Like many of us reading these pages, I was in the middle of that spring migration known as “bringing the kid home from college for the summer break” (and, we hope, the summer job). My daughter and I were having breakfast at the local diner with seven of her friends (who had helped us schlep her gear to the car—always a good idea to reward cheap labor), and I was asking them about their first year in college. What did they like about it? What didn’t they? What were the big surprises, how were the roommates? All those kinds of questions I’ve learned are fairly innocuous ways to get to know 19-year-olds and to pick up a little local flavor and some entertaining gossip. After a couple of sentences complaining about the food, they were ignoring me and talking between themselves. Talking about Aristotle. And Plato. About the nature of virtue in the Nicomachean Ethics and how Verdi captured love of country in “Va pensiero” from Nabucco. (“I’m not Italian, but I cry every time I sing it,” one of the girls said.) And what they were most excited about was coming back in the fall and studying the Bible. And the Gospel of John. In Greek. Like I said, I was stunned.

These kids loved ideas. And they spoke knowingly about them, but without arrogance or a pretended sophistication. They weren’t showing off for the visiting daddy professor; they were just doing at breakfast what they had been doing since September: thinking, and thinking about important things seriously but happily, too. (The importance of “fun” was part of the discussion.) The talk hadn’t been pushed in that direction, it happened naturally. These young men and women were truly college students. Studeo , from the Latin, “to be eager or zealous for.” They were eager for understanding. They had just finished their freshman year at St. John’s College in Annapolis —and they could hardly wait to get back.

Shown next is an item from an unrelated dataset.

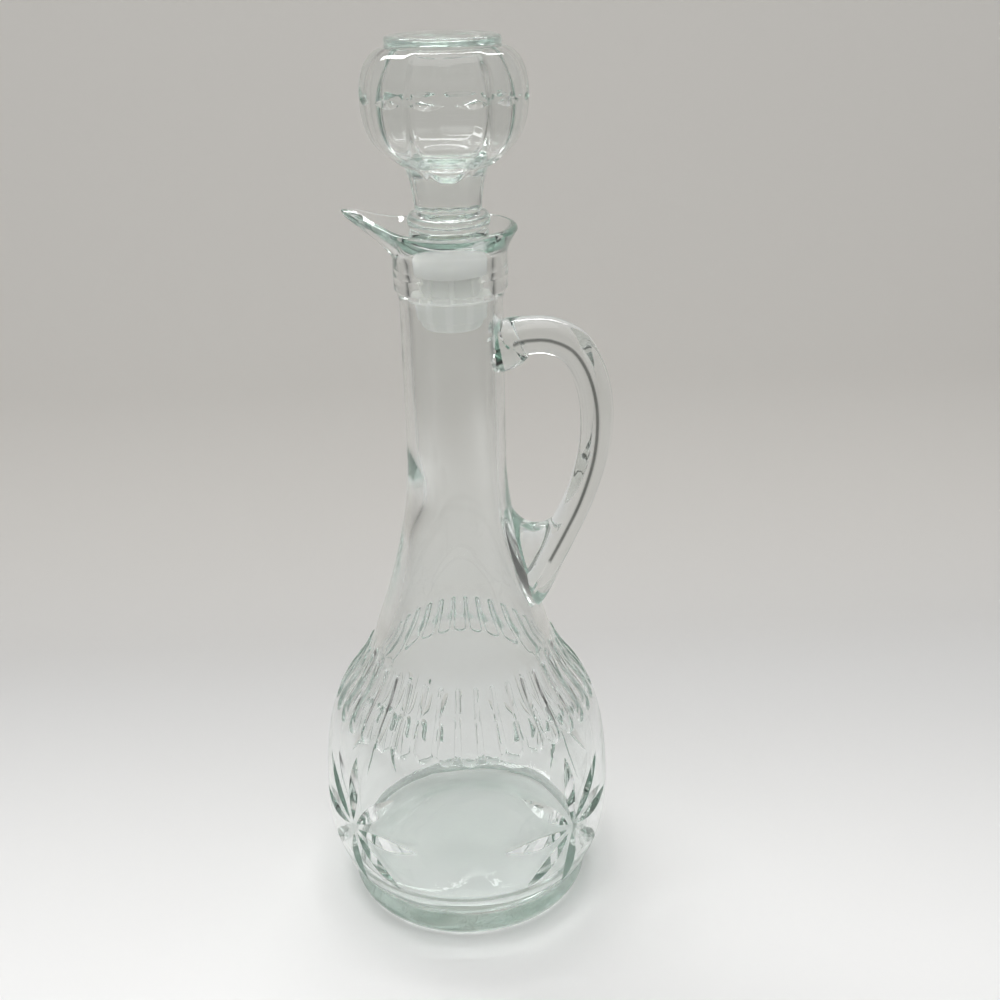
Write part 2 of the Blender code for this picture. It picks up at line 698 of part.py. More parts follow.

There has been a lot written recently about just how miserable our baccalaureate education has become. Excellence Without a Soul , by Harvard’s Harry R. Lewis, Our Underachieving Colleges by Derek Bok, Declining by Degrees edited by Richard Hersh and John Marrow and Tom Wolfe’s novel I Am Charlotte Simmons (which Yale undergraduates faulted primarily for painting too rosy a view of undergraduate life)—and the list just gets longer. Listen to the disappointed distain with which almost any college junior describes the “core” classes he had to take during his first two years—English 101, Speech 110, Life Sciences 210, etc.—and you come to the conclusion that Steve Jobs, Bill Gates, and Matt Damon got it right: The most important thing about college is dropping out.

But St. John’s isn’t the typical college. No electives, no majors, everybody takes the same curriculum and the faculty (called “tutors”) are expected to be as perennially curious as the students. There’s no rating from U.S. News and World Reports (St. John’s refuses to participate—why should they surrender their data simply to boost the circulation of a magazine?), and while there are sports teams the main athletic/social event is a yearly croquet match against the Naval Academy.

Like most campuses a certain amount of public drunkenness is tolerated but cocaine use does get you expelled. (Yes, I know, now you’re stunned too.) It’s a demanding and largely unique regimen, and I’m told that there’s a fairly high attrition rate both among freshman and new faculty. But what St. John’s is doing is producing young people who are passionate about ideas and confident that they can both grasp ideas and let them shape their lives. This isn’t what we’re doing with our undergraduates in the rest of the country. I think we’d better find out what’s up at St. John’s before all our students figure out that their spiraling tuition bills aren’t being matched by wisdom gained and follow Misters Jobs, Gates, and Damon out of our classrooms.